### Data

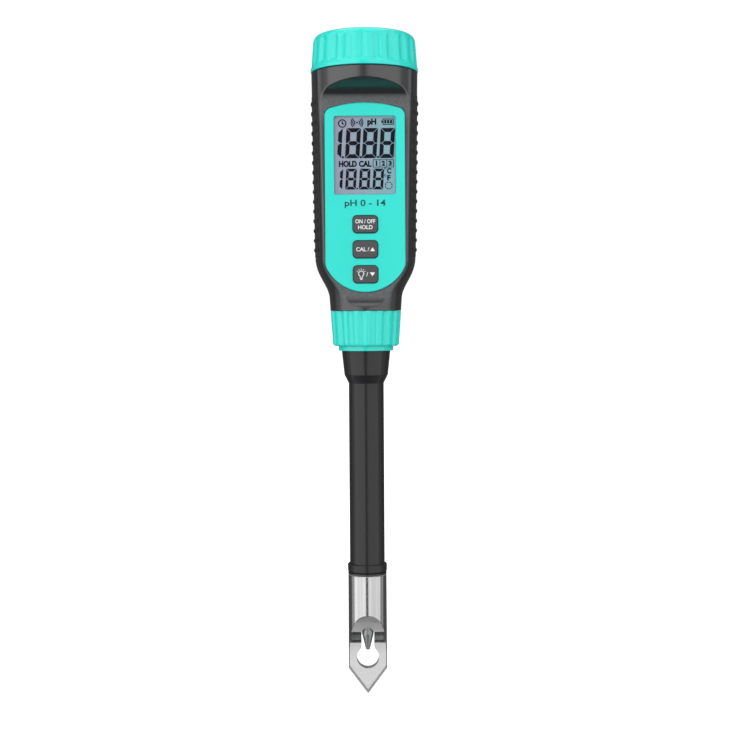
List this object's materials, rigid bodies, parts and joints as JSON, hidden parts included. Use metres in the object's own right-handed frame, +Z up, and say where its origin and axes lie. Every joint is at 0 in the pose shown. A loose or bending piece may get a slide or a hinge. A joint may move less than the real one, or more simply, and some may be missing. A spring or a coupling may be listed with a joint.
{
  "type": "ph meter",
  "caption": "Pen-type pH meter: display head with screw cap and keys, probe held by a locking collar, and a steel spear guard over a glass electrode.",
  "frame": {"origin": "the tip of the spear guard, on the pen's axis", "axes": "+Z up along the pen from the tip to the cap; the display faces -Y; +X to the right of someone reading it"},
  "size_m": [0.0402, 0.04, 0.2461],
  "materials": {
    "black_plastic": "satin moulded",
    "grip_rubber": "matt",
    "seal_rubber": "matt",
    "teal_plastic": "satin gloss moulded",
    "clear_lens": "polished",
    "display_glass": "polished",
    "white_plastic": "moulded",
    "board_green": "lacquered",
    "chip_black": "moulded",
    "screw_steel": "plated",
    "cell_wrap": "printed sleeve",
    "contact_brass": "plated",
    "key_grey": "soft moulded",
    "electrode_glass": "blown",
    "porous_white": "porous",
    "wire_sleeve": "extruded",
    "guard_steel": "polished outside, blasted on the hollowed faces"
  },
  "bodies": {
    "housing": {"housing": "black_plastic", "grip_left": "grip_rubber", "grip_right": "grip_rubber", "thread_ring": "black_plastic", "cap_seal": "seal_rubber", "panel_gasket": "seal_rubber", "face_panel": "teal_plastic", "display_window": "clear_lens", "lcd_cell": "display_glass", "contact_strips": "seal_rubber", "backlight": "white_plastic", "main_board": "board_green", "board_parts": "chip_black", "board_screws": "screw_steel", "switch_bodies": "chip_black", "battery_holder": "black_plastic", "battery_cells": "cell_wrap", "battery_springs": "screw_steel", "socket_block": "white_plastic", "socket_sleeves": "contact_brass"},
    "cap_insert": {"contact_disc": "black_plastic", "contact_bridge": "contact_brass"},
    "battery_cap": {"battery_cap": "teal_plastic"},
    "power_key": {"power_key": "key_grey", "power_plunger": "chip_black"},
    "cal_key": {"cal_key": "key_grey", "cal_plunger": "chip_black"},
    "light_key": {"light_key": "key_grey", "light_plunger": "chip_black"},
    "probe": {"probe_body": "black_plastic", "temperature_sensor": "screw_steel", "electrode_glass": "electrode_glass", "inner_electrode": "screw_steel", "reference_junction": "porous_white", "lead_wires": "wire_sleeve", "probe_plug": "black_plastic", "plug_pins": "contact_brass", "plug_seal": "seal_rubber"},
    "locking_collar": {"locking_collar": "teal_plastic"},
    "guard_washer": {"guard_washer": "seal_rubber"},
    "spear_guard": {"spear_guard": "guard_steel"}
  },
  "joints": [
    {"name": "cap_lift", "type": "slide", "parent": "housing", "child": "cap_insert", "axis": [0, 0, 1], "range_m": [0, 0.006]},
    {"name": "cap_turn", "type": "hinge", "parent": "cap_insert", "child": "battery_cap", "pos_m": [0, 0, 0.2324], "axis": [0, 0, 1], "range_deg": [0, 720]},
    {"name": "power_key_press", "type": "slide", "parent": "housing", "child": "power_key", "axis": [0, 1, 0], "range_m": [0, 0.0004], "stiffness_N_per_m": 900, "springref_m": -0.0003},
    {"name": "cal_key_press", "type": "slide", "parent": "housing", "child": "cal_key", "axis": [0, 1, 0], "range_m": [0, 0.0004], "stiffness_N_per_m": 900, "springref_m": -0.0003},
    {"name": "light_key_press", "type": "slide", "parent": "housing", "child": "light_key", "axis": [0, 1, 0], "range_m": [0, 0.0004], "stiffness_N_per_m": 900, "springref_m": -0.0003},
    {"name": "probe_pull", "type": "slide", "parent": "housing", "child": "probe", "axis": [0, 0, -1], "range_m": [0, 0.0075]},
    {"name": "collar_turn", "type": "hinge", "parent": "probe", "child": "locking_collar", "pos_m": [0, 0, 0.129], "axis": [0, 0, -1], "range_deg": [0, 1080]},
    {"name": "washer_slide", "type": "slide", "parent": "probe", "child": "guard_washer", "axis": [0, 0, -1], "range_m": [0, 0.006]},
    {"name": "guard_turn", "type": "hinge", "parent": "guard_washer", "child": "spear_guard", "pos_m": [0, 0, 0.0452], "axis": [0, 0, -1], "range_deg": [0, 1440]}
  ],
  "couplings": [
    {"joint": "cap_turn", "follows": "cap_lift", "rad_per_m": 2094.4},
    {"joint": "collar_turn", "follows": "probe_pull", "rad_per_m": 2513.3},
    {"joint": "guard_turn", "follows": "washer_slide", "rad_per_m": 4188.8}
  ]
}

### Written request
Find all the lines containing "axes" in the material, then copy them.

### Output for this exercise
List this object's materials, rigid bodies, parts and joints as JSON, hidden parts included. Use metres in the object's own right-handed frame, +Z up, and say where its origin and axes lie. Every joint is at 0 in the pose shown. A loose or bending piece may get a slide or a hinge. A joint may move less than the real one, or more simply, and some may be missing. A spring or a coupling may be listed with a joint.
  "frame": {"origin": "the tip of the spear guard, on the pen's axis", "axes": "+Z up along the pen from the tip to the cap; the display faces -Y; +X to the right of someone reading it"},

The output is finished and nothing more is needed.